Dava aulas na Academia de Música e Dança de Jerusalém, e descreve o seu aniversário como “um agradecimento especial por estar viva”. “Podem presumir o que penso do actual governo, que não é o meu governo. É por isso que, nestes tempos trágicos, quis fazer algo especial no meu aniversário”. Esta sexta-feira dirigiu-se à prisão feminina Neve Tirtza, onde está presa a activista pelos direitos das mulheres Khalifa Jarrar.

“Numa altura, particularmente durante este momento crucial, em que se pensa que não há mais corações para partir, o meu ficou destroçado ao saber das condições deploráveis suportadas pelos detidos palestinianos”. Os relatos repetem-se há anos: os guardas israelitas espancam os presos (muitas vezes vendados) e dentro daquelas paredes não há espaço para direitos humanos.

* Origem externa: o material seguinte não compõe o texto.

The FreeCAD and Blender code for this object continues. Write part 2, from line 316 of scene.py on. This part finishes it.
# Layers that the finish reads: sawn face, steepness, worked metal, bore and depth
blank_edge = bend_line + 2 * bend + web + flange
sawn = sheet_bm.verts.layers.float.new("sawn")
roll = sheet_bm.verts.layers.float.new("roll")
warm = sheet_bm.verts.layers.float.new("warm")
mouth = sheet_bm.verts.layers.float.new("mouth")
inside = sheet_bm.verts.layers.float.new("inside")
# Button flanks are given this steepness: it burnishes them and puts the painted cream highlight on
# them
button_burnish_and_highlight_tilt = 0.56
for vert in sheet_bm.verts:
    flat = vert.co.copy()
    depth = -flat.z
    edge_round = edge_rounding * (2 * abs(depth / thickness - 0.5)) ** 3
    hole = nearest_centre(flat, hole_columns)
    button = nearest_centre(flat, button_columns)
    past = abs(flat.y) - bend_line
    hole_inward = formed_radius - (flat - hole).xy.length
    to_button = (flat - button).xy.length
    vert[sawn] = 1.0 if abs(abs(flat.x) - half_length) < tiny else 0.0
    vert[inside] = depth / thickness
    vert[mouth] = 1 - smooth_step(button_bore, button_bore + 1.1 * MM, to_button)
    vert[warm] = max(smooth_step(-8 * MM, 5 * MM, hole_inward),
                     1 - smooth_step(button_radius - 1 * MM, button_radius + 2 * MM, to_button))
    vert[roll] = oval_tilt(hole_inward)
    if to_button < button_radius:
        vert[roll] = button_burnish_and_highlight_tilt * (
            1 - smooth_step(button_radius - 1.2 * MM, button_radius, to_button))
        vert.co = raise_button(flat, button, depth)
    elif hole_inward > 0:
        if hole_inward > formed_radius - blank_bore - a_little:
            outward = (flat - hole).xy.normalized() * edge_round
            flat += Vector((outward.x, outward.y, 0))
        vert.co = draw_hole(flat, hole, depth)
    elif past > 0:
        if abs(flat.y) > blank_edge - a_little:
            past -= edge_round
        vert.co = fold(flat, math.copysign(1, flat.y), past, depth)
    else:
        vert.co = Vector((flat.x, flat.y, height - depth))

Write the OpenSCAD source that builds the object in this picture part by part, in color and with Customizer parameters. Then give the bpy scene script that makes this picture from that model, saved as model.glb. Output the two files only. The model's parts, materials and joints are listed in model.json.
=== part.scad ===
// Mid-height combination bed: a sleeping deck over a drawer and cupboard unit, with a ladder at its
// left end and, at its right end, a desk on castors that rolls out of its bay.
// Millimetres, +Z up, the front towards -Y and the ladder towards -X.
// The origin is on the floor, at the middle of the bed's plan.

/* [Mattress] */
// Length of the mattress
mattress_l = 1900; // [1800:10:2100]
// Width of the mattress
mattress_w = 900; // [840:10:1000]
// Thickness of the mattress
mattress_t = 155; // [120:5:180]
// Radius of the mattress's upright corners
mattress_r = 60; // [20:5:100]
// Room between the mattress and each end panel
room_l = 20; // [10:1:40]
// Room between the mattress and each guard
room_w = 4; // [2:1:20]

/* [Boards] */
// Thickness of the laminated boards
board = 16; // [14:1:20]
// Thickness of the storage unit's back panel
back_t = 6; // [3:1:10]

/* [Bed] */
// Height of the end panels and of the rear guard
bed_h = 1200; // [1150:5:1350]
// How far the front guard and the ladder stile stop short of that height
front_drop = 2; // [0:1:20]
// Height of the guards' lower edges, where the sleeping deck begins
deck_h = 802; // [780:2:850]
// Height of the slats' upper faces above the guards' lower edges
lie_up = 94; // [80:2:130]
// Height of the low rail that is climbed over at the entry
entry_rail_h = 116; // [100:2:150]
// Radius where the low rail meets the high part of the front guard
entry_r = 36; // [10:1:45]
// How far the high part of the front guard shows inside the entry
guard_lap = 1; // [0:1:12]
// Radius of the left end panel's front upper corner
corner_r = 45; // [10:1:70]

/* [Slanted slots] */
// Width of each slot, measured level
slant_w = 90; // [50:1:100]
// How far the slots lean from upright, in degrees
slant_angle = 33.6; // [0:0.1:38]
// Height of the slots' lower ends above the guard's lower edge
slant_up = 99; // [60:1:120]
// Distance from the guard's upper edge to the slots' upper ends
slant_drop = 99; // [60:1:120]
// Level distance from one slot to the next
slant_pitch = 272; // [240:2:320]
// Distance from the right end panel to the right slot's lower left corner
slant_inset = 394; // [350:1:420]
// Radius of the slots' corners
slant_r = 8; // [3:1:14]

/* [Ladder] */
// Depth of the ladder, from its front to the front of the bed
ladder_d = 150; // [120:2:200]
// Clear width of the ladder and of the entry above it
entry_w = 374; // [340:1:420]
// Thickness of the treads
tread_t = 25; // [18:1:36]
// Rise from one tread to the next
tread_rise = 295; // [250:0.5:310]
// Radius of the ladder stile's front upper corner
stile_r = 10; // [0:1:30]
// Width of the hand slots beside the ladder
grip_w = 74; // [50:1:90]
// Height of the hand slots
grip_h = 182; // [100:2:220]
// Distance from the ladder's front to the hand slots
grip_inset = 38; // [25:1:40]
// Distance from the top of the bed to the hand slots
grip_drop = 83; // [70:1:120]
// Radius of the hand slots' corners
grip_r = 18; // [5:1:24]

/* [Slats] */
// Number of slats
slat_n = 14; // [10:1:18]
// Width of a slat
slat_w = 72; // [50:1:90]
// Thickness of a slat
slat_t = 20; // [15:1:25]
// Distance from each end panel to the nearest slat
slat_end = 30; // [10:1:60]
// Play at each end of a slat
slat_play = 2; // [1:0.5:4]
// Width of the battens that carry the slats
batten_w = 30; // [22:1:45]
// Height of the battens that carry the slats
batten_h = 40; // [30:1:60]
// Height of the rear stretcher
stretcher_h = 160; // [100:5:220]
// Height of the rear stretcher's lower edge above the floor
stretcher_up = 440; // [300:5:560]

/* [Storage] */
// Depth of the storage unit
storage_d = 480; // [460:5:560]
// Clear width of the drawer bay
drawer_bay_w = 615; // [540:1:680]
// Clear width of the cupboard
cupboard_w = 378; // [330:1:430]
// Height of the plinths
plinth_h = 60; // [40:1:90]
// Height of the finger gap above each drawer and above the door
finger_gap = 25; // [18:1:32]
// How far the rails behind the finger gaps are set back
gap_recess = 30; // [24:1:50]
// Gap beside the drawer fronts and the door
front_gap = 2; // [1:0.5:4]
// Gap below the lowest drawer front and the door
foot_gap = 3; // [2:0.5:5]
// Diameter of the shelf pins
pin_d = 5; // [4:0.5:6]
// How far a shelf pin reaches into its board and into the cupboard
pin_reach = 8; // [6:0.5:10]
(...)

Uma reportagem da RTP, transmitida no início do mês, mostra Majd, um ex-recluso, preso sem acusação, que conta que o pior são as transferências de cadeia em cadeia. “Atam-nos as mãos, as pernas, tapam-nos os olhos, não comemos, não bebemos, nem podemos fazer necessidades. Não podemos fazer nada desde as 6h e pode durar até às 20h ou mais, depende da distância da prisão.” Nas cadeias onde tinha estado só era permitido comer duas vezes por dia e os prisioneiros dormiam amontoados.

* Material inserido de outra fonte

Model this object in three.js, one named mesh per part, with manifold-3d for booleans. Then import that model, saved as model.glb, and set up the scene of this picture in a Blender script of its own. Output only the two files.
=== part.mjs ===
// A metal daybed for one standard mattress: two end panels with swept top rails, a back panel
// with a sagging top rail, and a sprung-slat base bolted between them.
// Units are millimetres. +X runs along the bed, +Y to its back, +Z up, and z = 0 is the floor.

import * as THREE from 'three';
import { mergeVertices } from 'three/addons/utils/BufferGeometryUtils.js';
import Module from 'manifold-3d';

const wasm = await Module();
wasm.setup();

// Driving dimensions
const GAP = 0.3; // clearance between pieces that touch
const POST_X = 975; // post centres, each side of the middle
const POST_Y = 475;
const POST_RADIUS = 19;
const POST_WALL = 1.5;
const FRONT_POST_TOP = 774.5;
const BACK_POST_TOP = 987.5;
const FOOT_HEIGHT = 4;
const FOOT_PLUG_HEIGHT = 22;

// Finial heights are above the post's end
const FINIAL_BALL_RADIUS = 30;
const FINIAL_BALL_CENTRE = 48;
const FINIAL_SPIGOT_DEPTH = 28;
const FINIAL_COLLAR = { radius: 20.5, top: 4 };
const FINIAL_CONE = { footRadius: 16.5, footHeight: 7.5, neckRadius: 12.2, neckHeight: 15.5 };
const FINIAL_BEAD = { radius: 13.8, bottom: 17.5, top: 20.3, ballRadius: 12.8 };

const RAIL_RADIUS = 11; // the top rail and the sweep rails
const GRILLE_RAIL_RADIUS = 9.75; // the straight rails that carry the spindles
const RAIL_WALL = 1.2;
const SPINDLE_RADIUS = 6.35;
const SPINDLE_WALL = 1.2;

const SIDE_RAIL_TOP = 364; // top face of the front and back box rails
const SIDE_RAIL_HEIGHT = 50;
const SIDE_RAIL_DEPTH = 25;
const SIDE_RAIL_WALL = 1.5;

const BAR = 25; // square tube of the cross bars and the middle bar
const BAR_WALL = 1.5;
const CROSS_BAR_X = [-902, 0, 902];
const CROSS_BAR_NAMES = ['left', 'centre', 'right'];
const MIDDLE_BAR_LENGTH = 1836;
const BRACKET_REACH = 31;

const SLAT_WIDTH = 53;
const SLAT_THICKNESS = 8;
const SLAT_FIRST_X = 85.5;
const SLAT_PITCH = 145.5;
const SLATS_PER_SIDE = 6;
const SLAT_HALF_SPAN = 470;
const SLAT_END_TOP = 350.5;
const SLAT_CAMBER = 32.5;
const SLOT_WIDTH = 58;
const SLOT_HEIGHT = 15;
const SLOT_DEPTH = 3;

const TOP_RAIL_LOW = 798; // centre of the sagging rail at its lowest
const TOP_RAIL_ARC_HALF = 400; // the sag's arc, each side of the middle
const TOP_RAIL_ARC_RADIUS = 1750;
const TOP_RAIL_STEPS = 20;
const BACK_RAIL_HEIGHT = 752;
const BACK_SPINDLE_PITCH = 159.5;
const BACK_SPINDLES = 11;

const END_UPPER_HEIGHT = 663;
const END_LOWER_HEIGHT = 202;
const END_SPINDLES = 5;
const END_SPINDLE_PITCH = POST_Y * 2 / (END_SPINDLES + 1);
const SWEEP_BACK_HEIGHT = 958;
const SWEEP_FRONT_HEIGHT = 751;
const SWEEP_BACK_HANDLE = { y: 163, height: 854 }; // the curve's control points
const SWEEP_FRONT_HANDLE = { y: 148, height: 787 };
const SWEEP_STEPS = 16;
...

Após ouvir múltiplos relatos deste género, Veronika Cohen, co-fundadora de um grupo que quer incentivar o diálogo entre Israel e Palestina, marcou o 80.º aniversário num protesto pela libertação de Khalifa Jarrar, 61, presa há mais de dez meses sem acusação ou julgamento. Jarrar é uma figura relevante da Frente Popular para a Libertação da Palestina, facção da Organização de Libertação da Palestina, e foi presa no dia 26 de Dezembro de 2023, juntamente com outros militantes do seu partido. As tropas israelitas entraram na cidade de Al-Bireh, na Cisjordânia, durante a madrugada, e prenderam vários palestinianos.

Em Junho, um dia antes de expirar a ordem de detenção, foi condenada a mais seis meses em regime de prisão administrativa, ainda sem acusação ou julgamento.

Cohen descreve a situação de Khalifa Jarrar como “insuportável”. Quanto ao protesto que organizou, espera que sirva pelo menos para chamar atenção para o caso e, se possível, melhorar as condições em que a mulher de 61 anos vive. “Uma mulher colocada numa solitária, sem luz, sem janelas... Achei que tinha de fazer alguma coisa”.

Um relatório do Comité Público contra a Tortura em Israel, uma organização não-governamental israelita, dá conta de quase 10 mil palestinianos em prisões israelitas, desde 7 de Outubro o número quase duplicou. Desses, 30% são mantidos sem acusação nem julgamento nas instalações do IPS [Serviço Prisional Israelita]. “Até Junho de 2024, pelo menos 14 detidos morreram sob custódia do IPS desde 7 de Outubro, com provas forenses que sugerem que pelo menos algumas destas mortes estavam ligadas a casos de violência grave por parte dos agentes do IPS”, lê-se no relatório.